The whole "we don't know how they work" thing is a bit overblown. We have all the formulas, we know exactly how the math and code works. You can go and look at the weights for every node, you're just not going to derive any meaning or necessarily explain why one number works better than another.

[–] [email protected] 1 points 1 year ago* (last edited 1 year ago)

This is the definition of complexity, isn't it? The fact here is that we can't scale up our understanding at a small level to make sense of the bigger picture. Having worked myself with (much simpler) artificial neural networks, I think it's very much correct and to the point to say that "we don't know how it works". I would even go further and claim that we will never know how it works fully: the weights in the network in essence form structures that do what they do, that we can recognize by analogy (e.g. logic gates, contour extractors, ...), but this is an anthropomorphic approximation which moreover only works in a certain range of values/set of conditions. Had we a formal definition of what the weights represent, we would then be dealing with a (much simpler and efficient) algorithm in the traditional sense (with cleanly delineated and rigorously defined specialized functions).

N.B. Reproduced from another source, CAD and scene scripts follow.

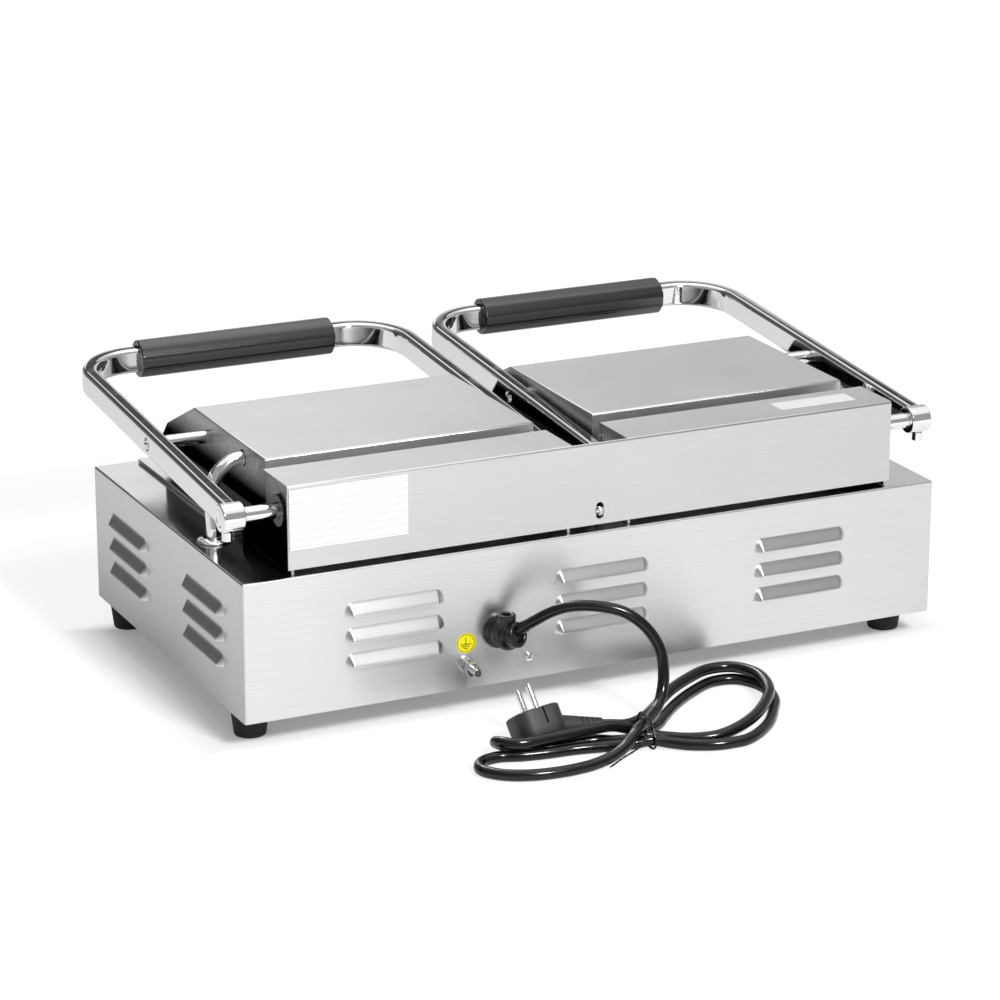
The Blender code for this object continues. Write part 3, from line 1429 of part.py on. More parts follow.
def power_switches():
    """Switch bodies with a bezel on the front wall and a well for the rocker."""
    for name, side in SIDES.items():
        x = side * SWITCH_X
        wide = SWITCH_WIDTH / 2
        tall = SWITCH_HEIGHT / 2
        lip = SWITCH_BEZEL_WIDTH / 2
        body = add_object(
            f"switch_body_{name}",
            box((x - wide, FRONT_Y - GAP - SWITCH_BEZEL / 2, CONTROL_Z - tall),
                (x + wide, FRONT_Y + SWITCH_BODY_DEPTH, CONTROL_Z + tall)),
            "bakelite",
        )
        join(
            body,
            box((x - wide - lip, FRONT_Y - GAP - SWITCH_BEZEL, CONTROL_Z - tall - lip),
                (x + wide + lip, FRONT_Y - GAP, CONTROL_Z + tall + lip)),
        )
        side_wall = SWITCH_BEZEL_WIDTH
        swing = rocker_swing() + ROCKER_CLEARANCE
        cut(
            body,
            box((x - wide + side_wall, FRONT_Y - SWITCH_BEZEL - OVERRUN, CONTROL_Z - swing),
                (x + wide - side_wall, FRONT_Y + SWITCH_BODY_DEPTH / 2, CONTROL_Z + swing)),
        )
        cut(
            body,
            cylinder(ROCKER_PIN_RADIUS + GAP, -wide + side_wall / 2, wide - side_wall / 2, (1, 0, 0),
                     (x, FRONT_Y, CONTROL_Z), SMALL_STEPS),
        )


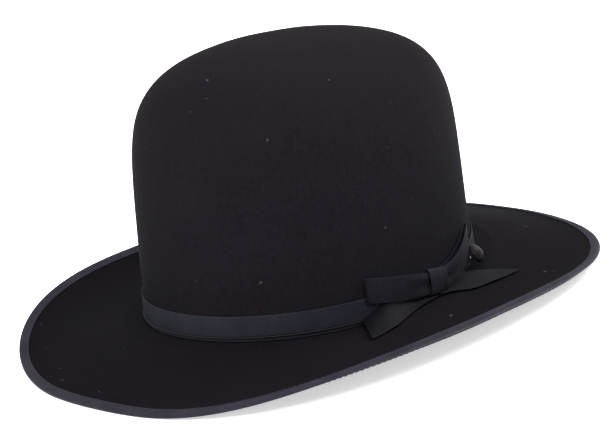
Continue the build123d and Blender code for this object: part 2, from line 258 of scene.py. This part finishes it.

[–] [email protected] 5 points 1 year ago* (last edited 1 year ago) (1 children)

So fully explaining how these systems work will be a huge project that humanity is unlikely to complete any time soon.

Great read. This quote really stuck out to me and gave me chills. Reading about AI is so fascinating. Feels like we're on the cusp of something big.

[–] [email protected] 1 points 1 year ago (1 children)

cause in the end it's all statistics and math, human are full of mistakes(intentional or not), living language evolve over time(even the grammar), so whatever we are building "now" is a contemporary "good enough" representation.

[–] [email protected] 1 points 1 year ago

Also, humans tend to be notoriously bad at both statistics and math :^)

[–] [email protected] 4 points 1 year ago

This is fascinating, thanks so much for sharing!

[–] [email protected] 3 points 1 year ago

Good article :) it makes me happy to see this being explained in such a basic way because I sure as hell can't manage.